Exercise requirements: Print the lines of the data, starting with the first, up to and including the line where "the case's cut" appears.

Dataset content:

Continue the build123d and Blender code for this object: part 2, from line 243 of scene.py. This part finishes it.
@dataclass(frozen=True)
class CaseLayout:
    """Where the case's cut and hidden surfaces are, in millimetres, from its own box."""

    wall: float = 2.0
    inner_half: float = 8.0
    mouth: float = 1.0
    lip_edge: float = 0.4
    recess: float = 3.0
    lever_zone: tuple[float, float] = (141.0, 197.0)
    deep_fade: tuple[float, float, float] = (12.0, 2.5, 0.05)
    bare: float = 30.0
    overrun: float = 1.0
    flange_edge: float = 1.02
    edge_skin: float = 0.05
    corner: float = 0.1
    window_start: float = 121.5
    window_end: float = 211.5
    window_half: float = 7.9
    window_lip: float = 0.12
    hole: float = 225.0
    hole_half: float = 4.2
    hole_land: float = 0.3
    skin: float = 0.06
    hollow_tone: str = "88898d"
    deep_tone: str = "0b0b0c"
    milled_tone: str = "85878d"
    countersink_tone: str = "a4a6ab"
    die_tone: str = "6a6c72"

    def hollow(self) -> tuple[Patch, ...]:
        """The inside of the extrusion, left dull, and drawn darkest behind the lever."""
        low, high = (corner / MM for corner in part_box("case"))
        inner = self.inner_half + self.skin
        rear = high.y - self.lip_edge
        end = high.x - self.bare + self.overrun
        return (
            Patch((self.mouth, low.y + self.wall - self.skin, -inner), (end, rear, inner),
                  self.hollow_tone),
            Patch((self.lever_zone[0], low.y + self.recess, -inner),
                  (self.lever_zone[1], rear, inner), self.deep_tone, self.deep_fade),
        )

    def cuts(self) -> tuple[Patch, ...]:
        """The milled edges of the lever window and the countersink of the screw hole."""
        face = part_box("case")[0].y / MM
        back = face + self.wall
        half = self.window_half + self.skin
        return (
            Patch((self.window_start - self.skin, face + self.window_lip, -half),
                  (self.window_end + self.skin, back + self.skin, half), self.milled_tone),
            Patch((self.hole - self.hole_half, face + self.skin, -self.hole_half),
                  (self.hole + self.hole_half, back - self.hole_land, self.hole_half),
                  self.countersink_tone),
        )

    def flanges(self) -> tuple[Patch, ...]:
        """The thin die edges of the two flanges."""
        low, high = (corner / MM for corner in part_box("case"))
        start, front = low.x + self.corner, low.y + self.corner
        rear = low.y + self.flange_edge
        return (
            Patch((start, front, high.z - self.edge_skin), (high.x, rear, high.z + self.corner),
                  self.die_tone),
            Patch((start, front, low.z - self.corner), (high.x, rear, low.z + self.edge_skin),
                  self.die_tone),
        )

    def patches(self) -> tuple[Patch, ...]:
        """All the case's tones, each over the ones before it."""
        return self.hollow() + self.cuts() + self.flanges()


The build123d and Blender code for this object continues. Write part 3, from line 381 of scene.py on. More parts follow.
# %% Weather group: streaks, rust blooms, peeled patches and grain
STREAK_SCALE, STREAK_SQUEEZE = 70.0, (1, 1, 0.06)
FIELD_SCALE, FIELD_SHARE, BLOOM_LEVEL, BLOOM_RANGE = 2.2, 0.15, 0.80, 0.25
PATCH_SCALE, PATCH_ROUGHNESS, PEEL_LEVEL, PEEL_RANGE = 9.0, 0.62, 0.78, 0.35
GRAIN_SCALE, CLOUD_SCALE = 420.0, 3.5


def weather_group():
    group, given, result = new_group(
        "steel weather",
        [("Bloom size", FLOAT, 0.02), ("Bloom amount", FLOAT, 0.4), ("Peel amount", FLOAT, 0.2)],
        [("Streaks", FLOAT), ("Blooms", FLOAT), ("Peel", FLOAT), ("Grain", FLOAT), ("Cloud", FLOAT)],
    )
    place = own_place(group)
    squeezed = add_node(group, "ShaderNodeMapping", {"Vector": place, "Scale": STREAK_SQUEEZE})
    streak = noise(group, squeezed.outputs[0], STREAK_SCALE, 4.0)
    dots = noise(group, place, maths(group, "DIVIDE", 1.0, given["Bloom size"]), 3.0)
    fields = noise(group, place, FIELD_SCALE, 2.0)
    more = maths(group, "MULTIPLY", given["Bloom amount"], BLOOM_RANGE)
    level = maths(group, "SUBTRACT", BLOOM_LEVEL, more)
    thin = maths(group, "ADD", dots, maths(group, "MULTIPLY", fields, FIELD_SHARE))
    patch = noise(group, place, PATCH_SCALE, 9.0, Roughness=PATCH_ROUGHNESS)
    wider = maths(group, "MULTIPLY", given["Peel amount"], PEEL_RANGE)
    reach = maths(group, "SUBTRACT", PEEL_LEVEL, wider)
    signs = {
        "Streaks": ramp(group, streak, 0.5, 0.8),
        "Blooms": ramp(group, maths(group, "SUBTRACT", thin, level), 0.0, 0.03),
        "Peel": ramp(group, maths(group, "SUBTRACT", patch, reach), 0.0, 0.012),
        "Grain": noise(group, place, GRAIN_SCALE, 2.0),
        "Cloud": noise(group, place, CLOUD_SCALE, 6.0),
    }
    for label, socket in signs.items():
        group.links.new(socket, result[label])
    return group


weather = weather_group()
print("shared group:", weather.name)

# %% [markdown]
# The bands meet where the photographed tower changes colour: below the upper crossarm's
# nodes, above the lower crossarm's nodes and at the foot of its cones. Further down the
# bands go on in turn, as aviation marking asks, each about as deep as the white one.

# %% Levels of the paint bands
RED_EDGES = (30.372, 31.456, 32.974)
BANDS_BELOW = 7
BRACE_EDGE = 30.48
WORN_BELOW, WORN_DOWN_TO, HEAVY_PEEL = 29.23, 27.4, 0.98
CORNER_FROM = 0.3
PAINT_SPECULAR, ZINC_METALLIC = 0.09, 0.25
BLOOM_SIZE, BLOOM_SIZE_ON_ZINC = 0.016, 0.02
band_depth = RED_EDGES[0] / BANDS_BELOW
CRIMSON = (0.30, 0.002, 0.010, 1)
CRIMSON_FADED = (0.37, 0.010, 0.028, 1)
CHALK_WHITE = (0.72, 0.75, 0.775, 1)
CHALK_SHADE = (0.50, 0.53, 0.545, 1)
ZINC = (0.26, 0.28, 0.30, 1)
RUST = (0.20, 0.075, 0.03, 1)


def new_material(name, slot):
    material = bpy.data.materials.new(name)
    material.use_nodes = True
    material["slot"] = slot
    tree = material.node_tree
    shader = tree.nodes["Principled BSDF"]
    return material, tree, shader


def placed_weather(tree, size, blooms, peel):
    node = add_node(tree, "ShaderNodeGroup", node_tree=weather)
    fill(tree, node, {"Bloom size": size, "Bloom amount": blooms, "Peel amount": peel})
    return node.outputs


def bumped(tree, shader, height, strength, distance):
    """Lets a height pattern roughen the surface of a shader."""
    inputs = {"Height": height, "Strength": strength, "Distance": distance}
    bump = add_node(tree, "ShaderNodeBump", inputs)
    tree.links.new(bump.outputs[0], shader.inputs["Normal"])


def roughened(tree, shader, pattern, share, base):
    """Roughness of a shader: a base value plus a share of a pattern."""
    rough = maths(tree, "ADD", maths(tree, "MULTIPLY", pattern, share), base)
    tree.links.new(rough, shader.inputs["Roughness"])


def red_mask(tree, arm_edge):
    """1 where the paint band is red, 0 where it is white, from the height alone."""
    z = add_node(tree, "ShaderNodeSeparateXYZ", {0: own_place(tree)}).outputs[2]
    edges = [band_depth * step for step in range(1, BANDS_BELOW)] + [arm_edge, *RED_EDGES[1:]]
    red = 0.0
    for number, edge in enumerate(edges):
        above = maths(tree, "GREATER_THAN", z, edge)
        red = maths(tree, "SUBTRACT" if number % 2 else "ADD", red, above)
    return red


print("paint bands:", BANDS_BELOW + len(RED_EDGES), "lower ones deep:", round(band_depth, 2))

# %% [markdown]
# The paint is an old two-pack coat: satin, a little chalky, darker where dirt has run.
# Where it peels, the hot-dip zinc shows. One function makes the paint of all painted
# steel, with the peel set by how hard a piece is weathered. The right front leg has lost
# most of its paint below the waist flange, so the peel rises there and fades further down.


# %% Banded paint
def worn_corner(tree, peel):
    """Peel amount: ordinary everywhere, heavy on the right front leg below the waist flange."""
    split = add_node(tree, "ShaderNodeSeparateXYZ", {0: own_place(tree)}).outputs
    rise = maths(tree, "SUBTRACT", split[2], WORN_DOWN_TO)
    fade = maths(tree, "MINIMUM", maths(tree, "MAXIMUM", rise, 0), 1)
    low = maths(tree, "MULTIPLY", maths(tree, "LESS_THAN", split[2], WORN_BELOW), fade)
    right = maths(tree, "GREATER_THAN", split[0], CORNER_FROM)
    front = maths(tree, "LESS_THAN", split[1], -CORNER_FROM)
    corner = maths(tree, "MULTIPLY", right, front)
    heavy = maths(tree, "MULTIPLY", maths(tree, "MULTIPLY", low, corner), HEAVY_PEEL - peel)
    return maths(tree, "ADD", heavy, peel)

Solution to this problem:
Continue the build123d and Blender code for this object: part 2, from line 243 of scene.py. This part finishes it.
@dataclass(frozen=True)
class CaseLayout:
    """Where the case's cut and hidden surfaces are, in millimetres, from its own box."""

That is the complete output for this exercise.